Incorporated or unincorporated
The first important point to make is that the position for companies, even one-person companies, is entirely different compared with that for unincorporated businesses, i.e. sole-traders (self-employed) or members of a partnership (including a limited liability partnership).
If you draw cash from your business bank accounts or use them to settle personal bills, there are no direct tax or NI consequences. Your tax and NI bill is worked out on the amount of profits your business makes and not how much cash you draw. So even if you borrowed money from your bank to fund you over this tricky period it won’t count as taxable income.
The tax position is very different if you’re a director shareholder of a company.

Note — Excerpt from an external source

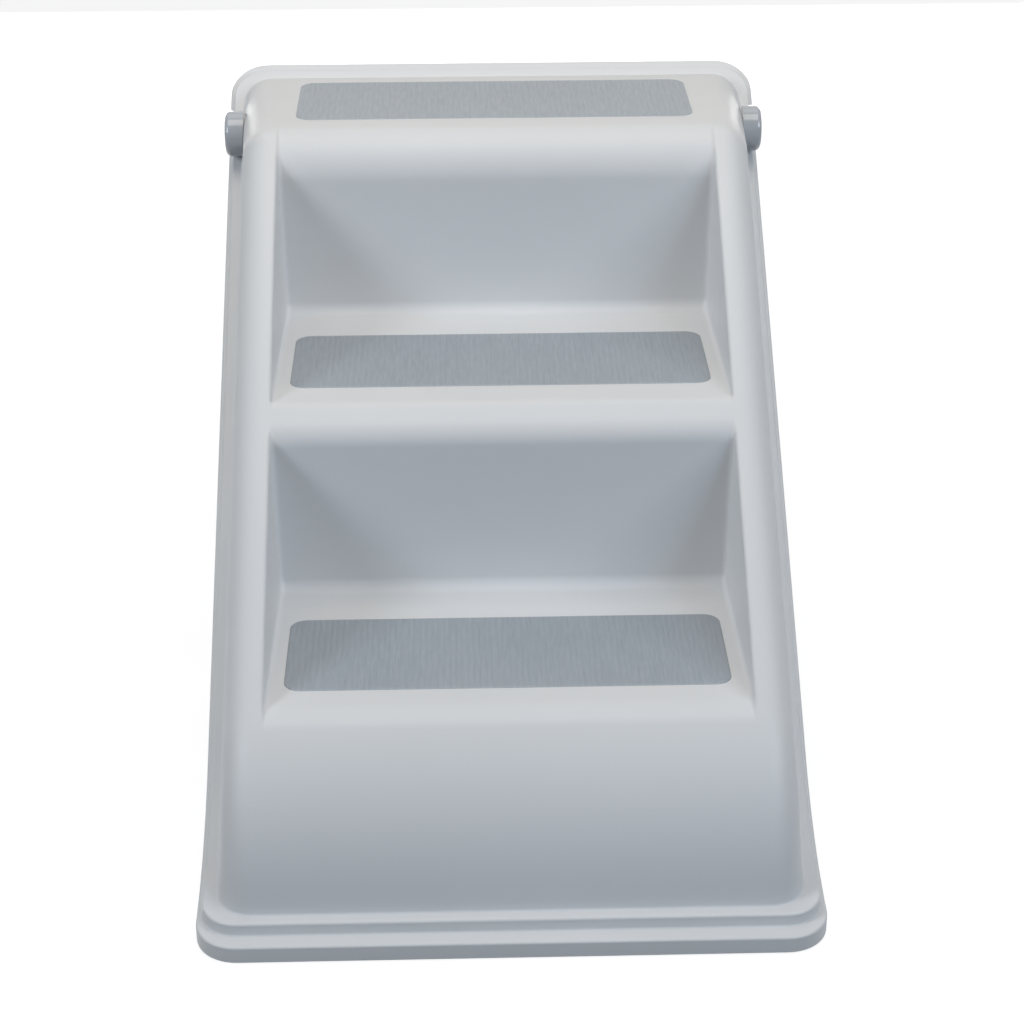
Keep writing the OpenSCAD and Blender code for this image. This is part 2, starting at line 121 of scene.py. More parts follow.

Every cash payment or personal bill paid by your company can count as taxable income, i.e. as salary, dividends, or benefits in kind, each with the usual tax and NI bills and compliance requirements that go with them. Alternatively, you can treat the cash you take as a loan; this isn’t necessarily free of tax consequences but is generally a cheaper and more flexible arrangement.
Tip. The good news is that where your company is indebted to you, say because you lent it money to get it up and running, you’re entitled to treat any cash taken or bills paid on your behalf as non-taxable.
Trap. To prevent unnecessary tax liabilities resulting from drawing or using your company’s cash for personal benefit, keep accurate records indicating how you have categorised the money taken from your company. If you don’t, HMRC might argue that cash you take is salary on which PAYE tax and NI is payable which you should have reported through your payroll software. Failure to do this can result in penalties.
Timing and proper record keeping
If you want to treat the cash you take from your company as a loan, keep a board minute or written record to make sure the bookkeeper knows to record the transaction as a debit to your director’s loan account. If later you want to clear all or part of the debt you’ve built up with your company, you can approve a dividend or bonus. But rather than drawing the cash from your company you can ask your bookkeeper to use the dividend or bonus as a credit to your loan account.